**Task material:**
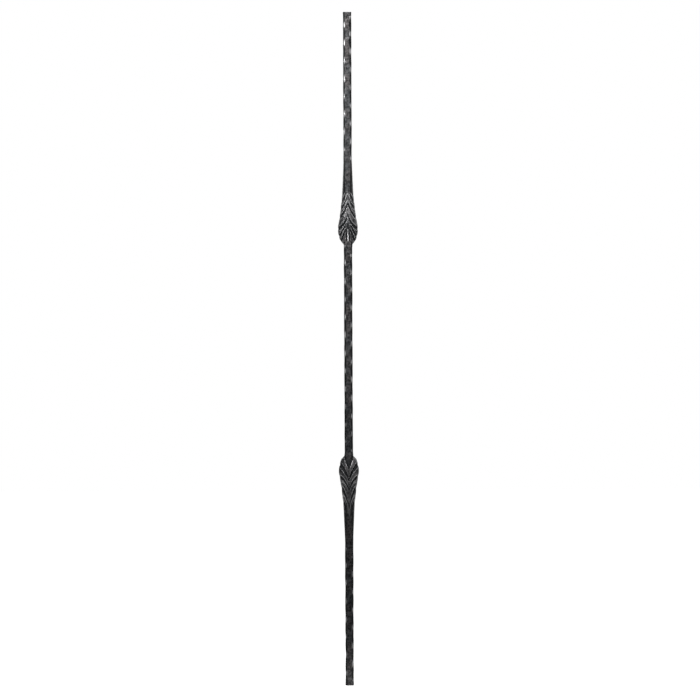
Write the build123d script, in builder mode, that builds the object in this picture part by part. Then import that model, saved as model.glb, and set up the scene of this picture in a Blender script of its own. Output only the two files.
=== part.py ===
"""Straight baluster: one square steel bar with hammered edges and two carved leaf swellings."""

import os
from math import acos, ceil, cos, sin, sqrt

from build123d import *

os.makedirs("parts", exist_ok=True)

# Bar, in millimetres
length = 1000.0
bar_width = 12.4  # across the flats: a 12 mm bar that the hammering has spread a little
bar_edge = 0.7  # worn flat along each of its four edges

# Hammer marks on the edges
mark_pitch = 26.7  # from one mark to the next on the same edge
mark_reach = 18.0  # length of one mark along its edge
mark_depth = 1.9  # of its middle, below the sharp edge that the bar would have
end_ridge = 18.8  # from a sawn end to the nearest unstruck ridge of the front left edge
middle_ridge = 494.0  # height of the ridge that the marks between the leaves are counted from

# Places of the two leaves, whose broad ends face each other
lower_leaf_height = 341.3  # of its broad end, above the bottom end
upper_leaf_drop = 345.0  # of its broad end, below the top end

# One leaf; distances along it are from its broad end
leaf_length = 131.0
leaf_width = 30.0
leaf_depth = 24.0  # from the front of the leaf to its back
leaf_crown = 23.0  # distance of the fullest place
leaf_round_beyond = 9.0  # from the tail on to where the section would have become a full circle
tail_sink = 0.4  # of the leaf's sides into the bar where it has faded out

# Flank from the crown to the tail: share of the way, and share of the swelling left there
leaf_flank = ((0.12, 0.784), (0.3, 0.48), (0.6, 0.17))

# Bar inside the leaf
collar_width = 13.4  # of the swollen neck at the broad end
collar_rise = 5.0  # from the broad end out to the plain bar
collar_fall = 9.0  # from the broad end in to where the neck has gone
shank_edge = 2.6  # flat pressed along each edge of the bar under the leaf
shank_fade = 36.0  # length over which that flat narrows to the bar's own, at the tail

# Veins: shares of the outline where each leaves the midrib and where it meets the side,
# and the depth of its groove
veins = (
    (0.130, 0.025, 1.3),
    (0.190, 0.075, 1.0),
    (0.270, 0.145, 1.3),
    (0.390, 0.255, 1.2),
    (0.525, 0.375, 1.0),
    (0.665, 0.510, 0.8),
)
root_depth = 0.35  # of every groove where it leaves the midrib
groove_flare = 0.9  # half width of a groove at the skin, for each millimetre of its depth
groove_clear = 2.0  # of the groove's cutter above the skin
vein_bow = 0.75  # under 1, a vein leaves the midrib steeply and bends outwards
vein_overrun = 0.06  # in radians, past the side of the leaf, so that front and back veins meet

# Bare midrib at the broad end
rib_width = 2.6
rib_height = 0.8  # of its crest above the leaf, half way along
rib_root = 1.2  # of its base below the leaf there
rib_top, rib_middle, rib_foot = 0.155, 0.09, 0.025  # shares of the outline

upper_leaf_height = length - upper_leaf_drop

# The leaf's front is turned about an axis behind the middle of the bar, its back about one in
# front of it, and the leaf is what both share; the two axes lean together past the tail
leaf_round = leaf_length + leaf_round_beyond
crown_offset = (leaf_width**2 / leaf_depth - leaf_depth) / 4
lean = crown_offset / (leaf_round - leaf_crown)
leaf_plane = Plane((0, leaf_round * lean, 0), x_dir=(1, 0, 0), z_dir=(0, -1, lean))


def turned(distance, width):
    """Point of the turned outline that gives the leaf a width at a distance."""
    return sqrt(width**2 / 4 + ((leaf_round - distance) * lean) ** 2), -distance


def flank(way, swell):
    """Point of the turned outline for one pair of the flank's shares."""
    distance = leaf_crown + way * (leaf_length - leaf_crown)
    return turned(distance, bar_width + swell * (leaf_width - bar_width))


def skin(share, turn, lift=0.0):
    """Point on the leaf's front, or above it, at a share of the outline and a turn to the side."""
    spot = outline @ (1 - share)
    reach = spot.X + lift
    return leaf_plane.from_local_coords((reach * sin(turn), spot.Y, reach * cos(turn)))


def side_turn(share):
    """Turn at which the leaf's front meets its back, in radians."""
    spot = outline @ (1 - share)
    return acos((leaf_round + spot.Y) * lean / spot.X)


def vein_line(root, tip, depth):
    """Points over the skin from the midrib, where the groove is shallow, round to the side."""
    whole_turn = side_turn(tip) + vein_overrun
    points = [skin(root, 0, depth - root_depth)]
    for way in (1 / 3, 2 / 3, 1):
        points.append(skin(root + (tip - root) * way**vein_bow, whole_turn * way))
    return points


def marks_between(low, high, first):
    """Heights of the marks, one pitch apart and in step with the first, from low up to high."""
    start = first + ceil((low - first) / mark_pitch) * mark_pitch
    return [start + step * mark_pitch for step in range(ceil((high - start) / mark_pitch))]


# Leaf with its stretch of bar, the broad end at the origin and the tail hanging down: the
# front right quarter is carved, and its mirror images make the rest
with BuildPart() as leaf:
    with BuildSketch(leaf_plane):
        with BuildLine():
            broad_end = turned(0, bar_width)
            crown = turned(leaf_crown, leaf_width)
            tail = turned(leaf_length, bar_width - 2 * tail_sink)
            shoulder = TangentArc(crown, broad_end, tangent=(0, 1))
            hip = TangentArc(crown, flank(*leaf_flank[0]), tangent=(0, -1))
            side = Polyline(*[flank(*station) for station in leaf_flank], tail)
            Polyline(tail, (0, tail[1]), (0, 0), broad_end)
        make_face()
    revolve(axis=Axis(leaf_plane.origin, leaf_plane.y_dir))
    mirror(about=Plane.XZ, mode=Mode.INTERSECT)
    outline = Wire([shoulder, hip] + side.edges())

    for height, width, edge in (
        (-leaf_length, bar_width, bar_edge),
        (shank_fade - leaf_length, bar_width, shank_edge),
        (-collar_fall, bar_width, shank_edge),
        (0, collar_width, bar_edge),
        (collar_rise, bar_width, bar_edge),
    ):
        with BuildSketch(Plane.XY.offset(height)) as shank:
            Rectangle(width, width)
            chamfer(shank.vertices(), edge)
    loft(ruled=True)
    split(bisect_by=Plane.YZ, keep=Keep.TOP)
    split(bisect_by=Plane.XZ, keep=Keep.TOP)

    for root, tip, depth in veins:
        with BuildLine() as vein:
            Spline(*vein_line(root, tip, depth))
        with BuildSketch(Plane(vein.line @ 0, x_dir=-leaf_plane.z_dir, z_dir=vein.line % 0)):
            half_mouth = (depth + groove_clear) * groove_flare
            Polygon((depth, 0), (-groove_clear, half_mouth), (-groove_clear, -half_mouth), align=None)
        sweep(mode=Mode.SUBTRACT)
    mirror(about=Plane.YZ)
    mirror(about=Plane.XZ)

# Front and back midribs, crests that rise out of the leaf and sink into it again
with BuildPart() as ribs:
    with BuildLine() as rib_line:
        ThreePointArc(
            skin(rib_top, 0, -rib_height),
            skin(rib_middle, 0),
            skin(rib_foot, 0, -rib_height),
        )
    with BuildSketch(Plane(rib_line.line @ 0, x_dir=leaf_plane.z_dir, z_dir=rib_line.line % 0)):
        Polygon((rib_height, 0), (-rib_root, rib_width / 2), (-rib_root, -rib_width / 2), align=None)
    sweep()
    mirror(about=Plane.XZ)

# One hammer mark: a bowed slice across the edge that points along X
with BuildPart() as mark:
    sharp_edge = bar_width / sqrt(2)
    with BuildSketch(Plane.XZ):
        with BuildLine():
            blow = ThreePointArc(
                (sharp_edge, -mark_reach / 2),
                (sharp_edge - mark_depth, 0),
                (sharp_edge, mark_reach / 2),
            )
            Line(blow @ 1, blow @ 0)
        make_face()
    extrude(amount=bar_width / 2, both=True)

# The three plain stretches: their ends, the heights between which the marks lie, and a ridge
lower_tail = lower_leaf_height - leaf_length
upper_tail = upper_leaf_height + leaf_length
middle_start = lower_leaf_height + collar_rise
middle_end = upper_leaf_height - collar_rise
stretches = (
    (0, lower_tail, 0, lower_tail - mark_reach / 2, end_ridge),
    (middle_start, middle_end, middle_start + mark_reach / 2, middle_end - mark_reach / 2, middle_ridge),
    (upper_tail, length, upper_tail + mark_reach / 2, length, length - end_ridge),
)

with BuildPart() as baluster:
    for low_end, high_end, lowest, highest, ridge in stretches:
        with BuildSketch(Plane.XY.offset(low_end)) as bar:
            Rectangle(bar_width, bar_width)
            chamfer(bar.vertices(), bar_edge)
        extrude(amount=high_end - low_end)

        # Opposite edges are struck together, and the other two half a pitch further on
        struck_first = marks_between(lowest, highest, ridge + mark_pitch / 2)
        struck_next = marks_between(lowest, highest, ridge)
        blows = [Location((0, 0, z), (0, 0, turn)) for z in struck_first for turn in (45, 225)]
        blows += [Location((0, 0, z), (0, 0, turn)) for z in struck_next for turn in (135, 315)]
        with Locations(*blows):
            add(mark.part, mode=Mode.SUBTRACT)

    with Locations(
        Location((0, 0, lower_leaf_height)),
        Location((0, 0, upper_leaf_height), (0, 180, 0)),
    ):
        add(leaf.part)
        add(ribs.part)
baluster.part.label = "baluster"
export_step(baluster.part, "parts/baluster.step")
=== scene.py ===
"""Looks of the straight baluster: one forged steel bar, its edges hammered, with two carved leaves.

The bar is one closed mesh. A Geometry Nodes tree turns a plain tube into it by a rule that is
written below as arithmetic: flats, hammered edges, leaf swellings, veins and the sawn ends.
Sizes are in millimetres inside the tree, and the mesh comes out in metres.
"""

import logging
import math
from dataclasses import asdict, dataclass, field
from enum import Enum
from typing import Optional, Union

import bpy
from mathutils import Matrix, Vector

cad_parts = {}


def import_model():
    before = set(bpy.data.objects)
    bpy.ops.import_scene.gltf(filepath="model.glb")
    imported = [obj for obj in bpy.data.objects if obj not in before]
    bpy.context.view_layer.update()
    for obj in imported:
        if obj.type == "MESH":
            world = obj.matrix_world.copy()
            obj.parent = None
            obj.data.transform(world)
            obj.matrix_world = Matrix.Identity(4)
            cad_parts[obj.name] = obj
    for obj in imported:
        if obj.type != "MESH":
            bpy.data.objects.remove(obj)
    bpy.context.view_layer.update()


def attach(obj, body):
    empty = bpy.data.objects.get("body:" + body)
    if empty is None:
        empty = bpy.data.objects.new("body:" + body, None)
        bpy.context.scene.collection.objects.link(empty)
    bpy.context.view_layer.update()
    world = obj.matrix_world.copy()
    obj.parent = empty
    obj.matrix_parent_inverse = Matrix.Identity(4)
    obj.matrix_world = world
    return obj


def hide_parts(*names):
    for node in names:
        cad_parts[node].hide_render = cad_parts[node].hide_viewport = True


LOG = logging.getLogger("baluster")
MM = 0.001

Colour = tuple[float, float, float]
Spot = tuple[float, float, float]
Range = tuple[float, float]


class Mask(Enum):
    """Surface masks that the bar's mesh carries for its finish."""

    WEAR = "wear_and_highlight"  # ridges, rims of grooves and the midrib, where the scale is rubbed off and a highlight is painted
    HOLLOW = "hollow"  # grooves and the flats of hammer marks, where soot and scale stay and shade is painted
    LEAF = "leaf"  # the carved swellings
    RUN = "run"  # millimetres across the veins, for the fine lines between them


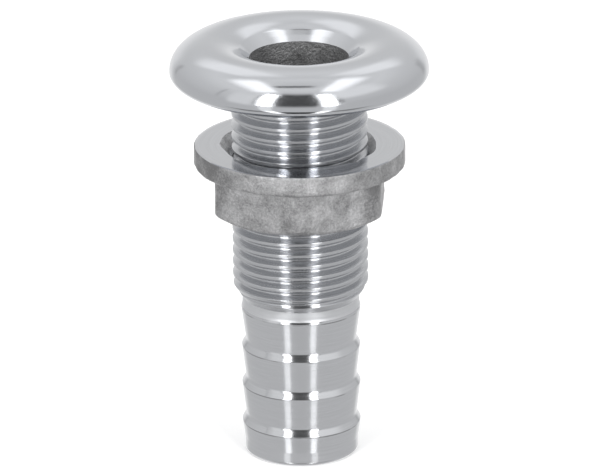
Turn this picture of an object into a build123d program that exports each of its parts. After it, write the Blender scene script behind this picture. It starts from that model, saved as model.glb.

**Do this:** Begin with the line containing "blows += [Location((0, 0, z), (0, 0, turn))", end with the line containing "obj.parent = None", and repeat every line in that stretch exactly.

**Result of the task:**
        blows += [Location((0, 0, z), (0, 0, turn)) for z in struck_next for turn in (135, 315)]
        with Locations(*blows):
            add(mark.part, mode=Mode.SUBTRACT)

    with Locations(
        Location((0, 0, lower_leaf_height)),
        Location((0, 0, upper_leaf_height), (0, 180, 0)),
    ):
        add(leaf.part)
        add(ribs.part)
baluster.part.label = "baluster"
export_step(baluster.part, "parts/baluster.step")
=== scene.py ===
"""Looks of the straight baluster: one forged steel bar, its edges hammered, with two carved leaves.

The bar is one closed mesh. A Geometry Nodes tree turns a plain tube into it by a rule that is
written below as arithmetic: flats, hammered edges, leaf swellings, veins and the sawn ends.
Sizes are in millimetres inside the tree, and the mesh comes out in metres.
"""

import logging
import math
from dataclasses import asdict, dataclass, field
from enum import Enum
from typing import Optional, Union

import bpy
from mathutils import Matrix, Vector

cad_parts = {}


def import_model():
    before = set(bpy.data.objects)
    bpy.ops.import_scene.gltf(filepath="model.glb")
    imported = [obj for obj in bpy.data.objects if obj not in before]
    bpy.context.view_layer.update()
    for obj in imported:
        if obj.type == "MESH":
            world = obj.matrix_world.copy()
            obj.parent = None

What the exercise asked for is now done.